Delta Amidzovski

Personal information
- Born: 23 August 2006 (age 20)

Sport
- Sport: Athletics
- Event: multi-event

Achievements and titles
- Personal bests: 60m: 7.69 (2021); 100m 11.97 (2023); 200m: 24.11 (2023); 100m hurdles: 13.09 (2025); High Jump: 1.78 (2020); Long Jump 6.84m (2026);

Medal record
Women's athletics
Representing Australia
Oceania Championships
| Silver medal – second place | 2026 Darwin | Long jump |
World U20 Championships
| Gold medal – first place | 2024 Lima | Long jump |
| Bronze medal – third place | 2024 Lima | 100 m hurdles |
Commonwealth Youth Games
| Gold medal – first place | 2023 Trinbago | 100 m hurdles |
| Gold medal – first place | 2023 Trinbago | Long jump |

= Delta Amidzovski =

Australian athlete (born 2006)

Delta Amidzovski (born 23 August 2006) is an Australian track and field athlete who competes as a multi-event athlete. She won the medal gold in the long jump at the 2024 World Athletics U20 Championships, where she was also a bronze medalist in the 100 metres hurdles. She represented Australia in the long jump at the 2025 World Athletics Championships.

==Early life==
From New South Wales, Amidzovski is a member of Wollongong Athletics club.

==Career==
Amidzovski was selected to compete for Australia in the 100m hurdles at the 2022 World Athletics U20 Championships, held in Cali, Colombia in August 2022. At the age of 15 years-old, she was the youngest member of the team. On 16 April 2023 Amidzovski broke the Australian national under-18 100m hurdles record which had been held by Sally Pearson, running 13.03 seconds at the national junior athletics championships. Earlier that weekend Amidzovski also won gold in the under-18 women's long jump. In August 2023, Amidzovski won the 100m hurdles at the 2023 Commonwealth Youth Games.

===2024: World U20 Champion===
In April 2024, she set a new senior 100m hurdles personal best, and championship record time, of 13.31 seconds to win the Australian U20 national title in Adelaide at the Australian Athletics Championships. That year, she competed in the Australian team at the 2024 World Athletics U20 Championships in Lima, where she won gold in the long jump on 28 August 2024, with a personal best jump of 6.58 metres in the final round of the competition. She also competed in the 100m hurdles at the Championships, winning the bronze medal behind Kerrica Hill of Jamaica and Croatian Mia Wild.

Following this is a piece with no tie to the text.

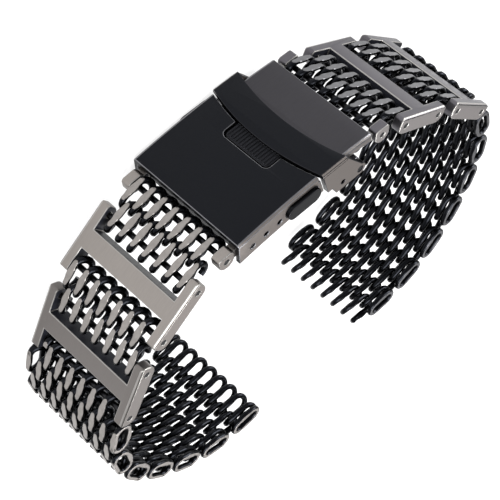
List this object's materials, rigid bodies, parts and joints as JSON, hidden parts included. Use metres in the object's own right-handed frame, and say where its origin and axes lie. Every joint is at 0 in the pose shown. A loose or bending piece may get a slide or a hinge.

===2025: Senior Australian debut===
She won both the long jump (6.25m, +0.6) and 60m hurdles (8.12, +0.7) at the Australian short track national championships in Sydney on 1 February 2025. She finished third in the 100m hurdles at the Australian Athletics Championships in Perth on 13 April 2025. At the same championships, she was runner-up in the long jump with 6.38 metres. She was selected for the 2025 Summer World University Games in Germany, qualifying for the final and finishing fourth overall. In September, she competed in the long jump at the 2025 World Championships in Tokyo, Japan, jumping 6.28 metres without advancing to the final.

===2026===
Amidzovski set a new personal best of 8.06 seconds to place second in the 60 metres hurdles before winning the long jump with 6.41m (+0.2) at the Australian Short Track Championships in February 2026. Later that month, she jumped a new personal best 6.62 metres to win the Hobart Track Classic. The following month, Amidzovski jumped 6.60 metres and ran 13.32 seconds to win the long jump and 100 m hurdles titles at the NSW State Championships. On 10 April in the preliminaries at the Australian Championships, she jumped 6.84m (+0.3) to move to fifth on the Australian all-time list. She then placed second in the final on 12 April behind Brooke Buschkuehl with a jump of 6.65 metres (-0.1). In May, she won the silver medal in the long jump at the 2026 Oceania Athletics Championships. She placed fourth representing Australia in the long jump at the 2026 Commonwealth Games in Glasgow, Scotland.